Miranda’s sculpture Monkey’s Cooking Pot [fragile] is also a collapsed chandelier. Her work is on the floor like a wounded animal. Eric’s work... is so monumental but it is teased buy a delicate fragile little towel draped over it. His Ghost Of Jimmy The Nail is so fragile it hangs precariously across the centre space while masquerading as a nail.

There are quite a few new artists featuring this time. How has the project developed over the years?

A few of the previous artists could not participate this time. A key feature of the show was that it should be unpredictable if we were going to do it again. I also thought that we should rebalance the group by adjusting age and gender. I also thought variety was key and that should include artists such as Panya, who focuses on more traditional Thai painting but with a forward-looking approach, with an artist such as Eric Bainbridge, who represents the kind of sculpture that pushes and challenges modernism.

It is the variety of medium, intention and physicality that were factors in choosing the artists, but the most important is that they have tremendous conviction as artists.
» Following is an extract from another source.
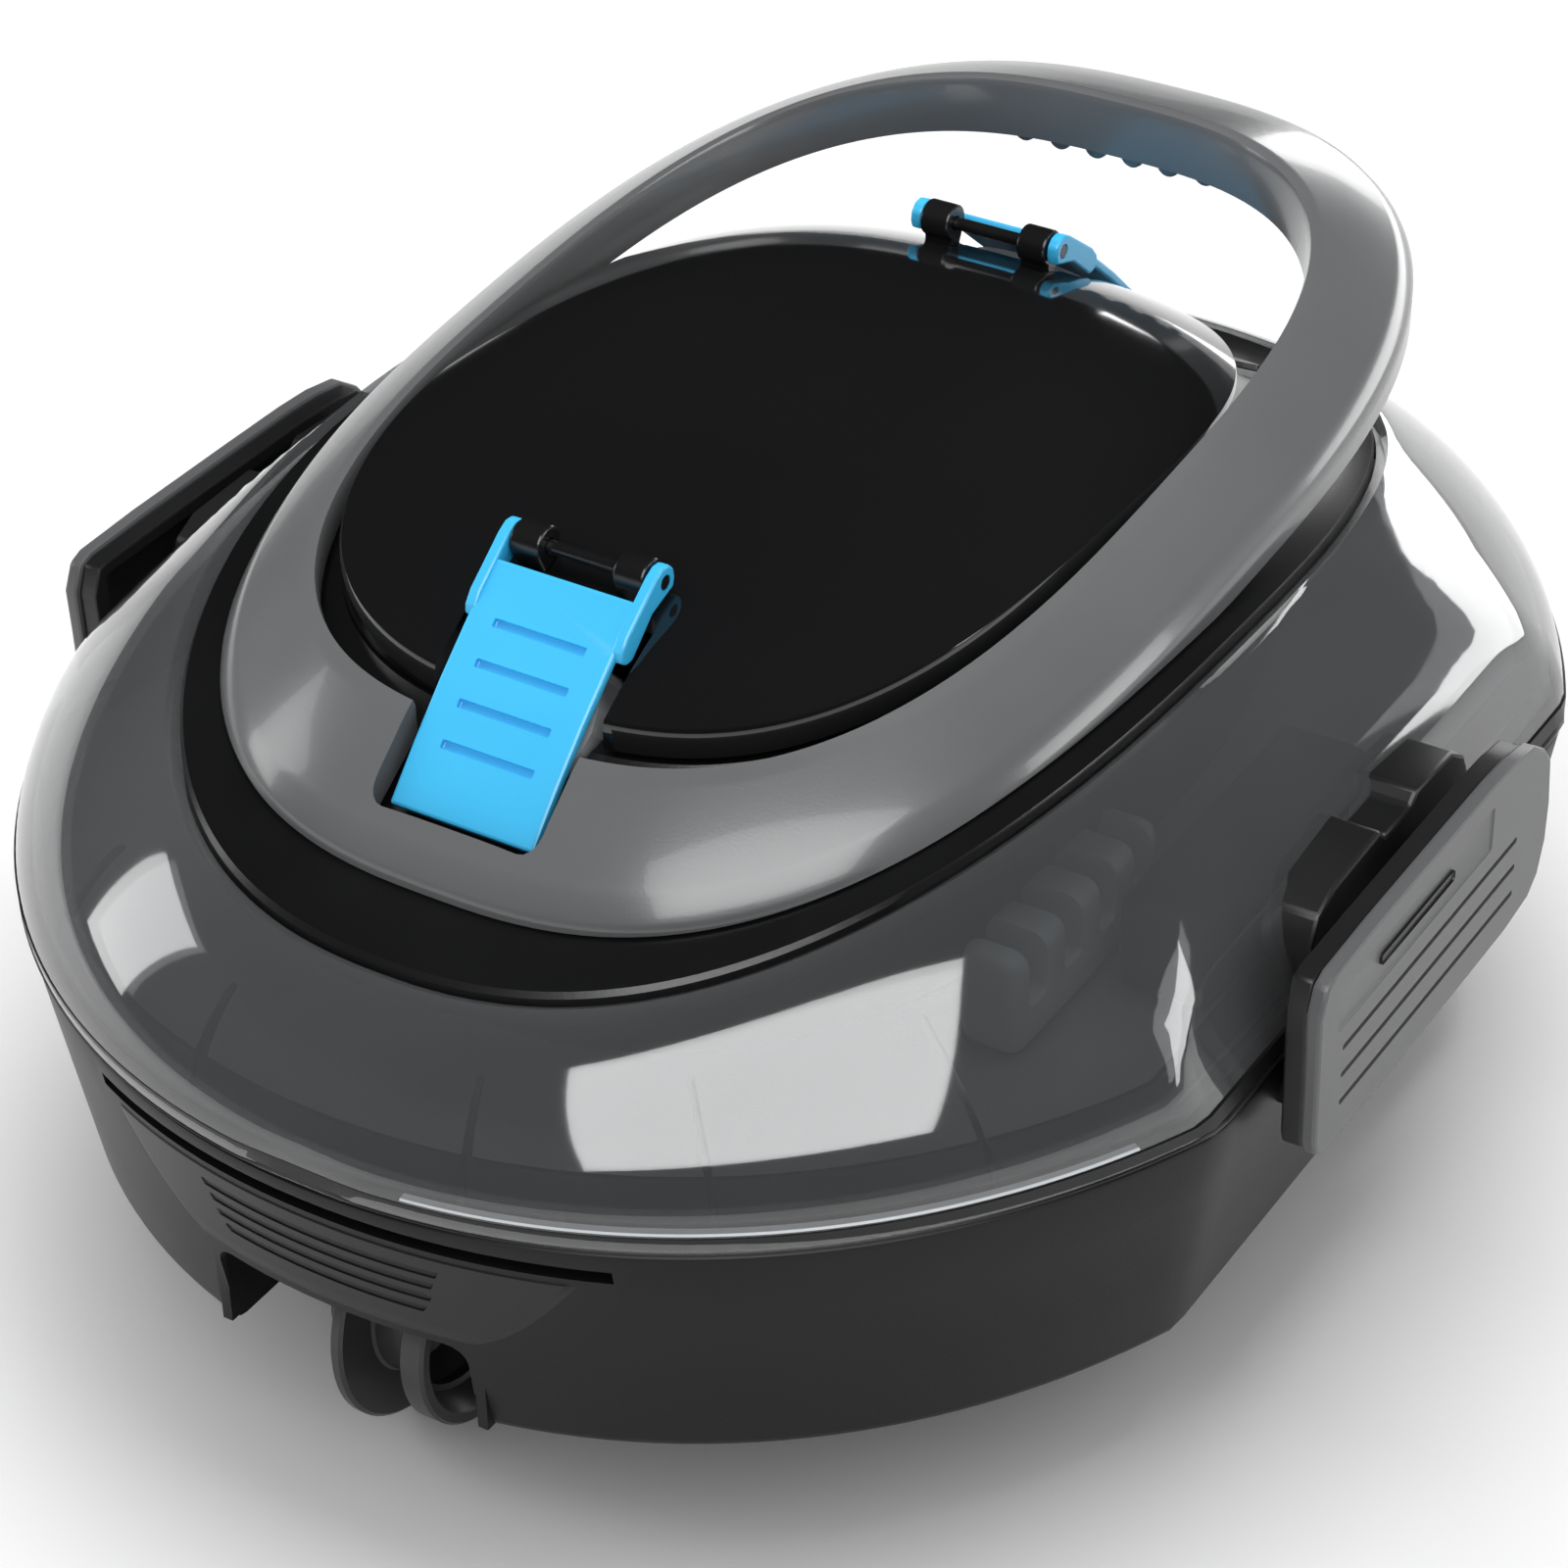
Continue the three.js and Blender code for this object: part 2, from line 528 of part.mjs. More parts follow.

The choice of who should participate was made on the basis of what kind of artist they were and how varied they were, rather than the individual work they were going to make, because it was a ‘dialogue’ show and a lot of the work was going to be made during the two-week installation period. The key thing was to get a brilliant bunch of artists together and see what they could do.


“Monologue Dialogue 3: Fragility And Monumentality” is on display until Aug 24 on the ninth floor of Bangkok Art and Culture Centre.

Atsuko Nakamura’s Inside Out Of The Spirit, left, and Nathaniel Rackowe’s Platonic Spin.